== Exercise goal ==
Restate, exactly and only, the lines from the first through the line containing "from FreeCAD import Vector".

━━━━━━━━

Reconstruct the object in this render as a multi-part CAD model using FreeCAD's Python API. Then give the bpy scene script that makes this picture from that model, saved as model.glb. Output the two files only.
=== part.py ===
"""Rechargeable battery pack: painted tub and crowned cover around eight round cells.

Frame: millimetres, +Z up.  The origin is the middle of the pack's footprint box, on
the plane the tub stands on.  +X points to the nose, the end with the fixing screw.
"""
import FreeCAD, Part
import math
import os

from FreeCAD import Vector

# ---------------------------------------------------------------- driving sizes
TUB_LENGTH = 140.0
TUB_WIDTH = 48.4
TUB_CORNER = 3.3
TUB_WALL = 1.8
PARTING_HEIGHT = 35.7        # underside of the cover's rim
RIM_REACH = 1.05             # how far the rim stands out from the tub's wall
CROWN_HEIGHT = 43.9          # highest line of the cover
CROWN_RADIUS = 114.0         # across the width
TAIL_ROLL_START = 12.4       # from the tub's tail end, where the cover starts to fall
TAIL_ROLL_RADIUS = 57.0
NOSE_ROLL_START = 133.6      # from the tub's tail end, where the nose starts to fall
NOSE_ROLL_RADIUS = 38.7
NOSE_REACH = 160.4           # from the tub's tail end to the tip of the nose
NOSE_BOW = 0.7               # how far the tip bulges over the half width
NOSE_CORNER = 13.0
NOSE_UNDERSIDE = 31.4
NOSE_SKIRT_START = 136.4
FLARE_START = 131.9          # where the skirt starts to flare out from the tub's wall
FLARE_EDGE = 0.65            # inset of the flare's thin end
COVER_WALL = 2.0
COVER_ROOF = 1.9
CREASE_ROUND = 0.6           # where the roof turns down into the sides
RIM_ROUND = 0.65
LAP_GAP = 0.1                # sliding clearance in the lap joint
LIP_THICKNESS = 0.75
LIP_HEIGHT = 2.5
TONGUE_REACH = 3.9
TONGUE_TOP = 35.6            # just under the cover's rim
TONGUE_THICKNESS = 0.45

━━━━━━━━

== Response ==
Reconstruct the object in this render as a multi-part CAD model using FreeCAD's Python API. Then give the bpy scene script that makes this picture from that model, saved as model.glb. Output the two files only.
=== part.py ===
"""Rechargeable battery pack: painted tub and crowned cover around eight round cells.

Frame: millimetres, +Z up.  The origin is the middle of the pack's footprint box, on
the plane the tub stands on.  +X points to the nose, the end with the fixing screw.
"""
import FreeCAD, Part
import math
import os

from FreeCAD import Vector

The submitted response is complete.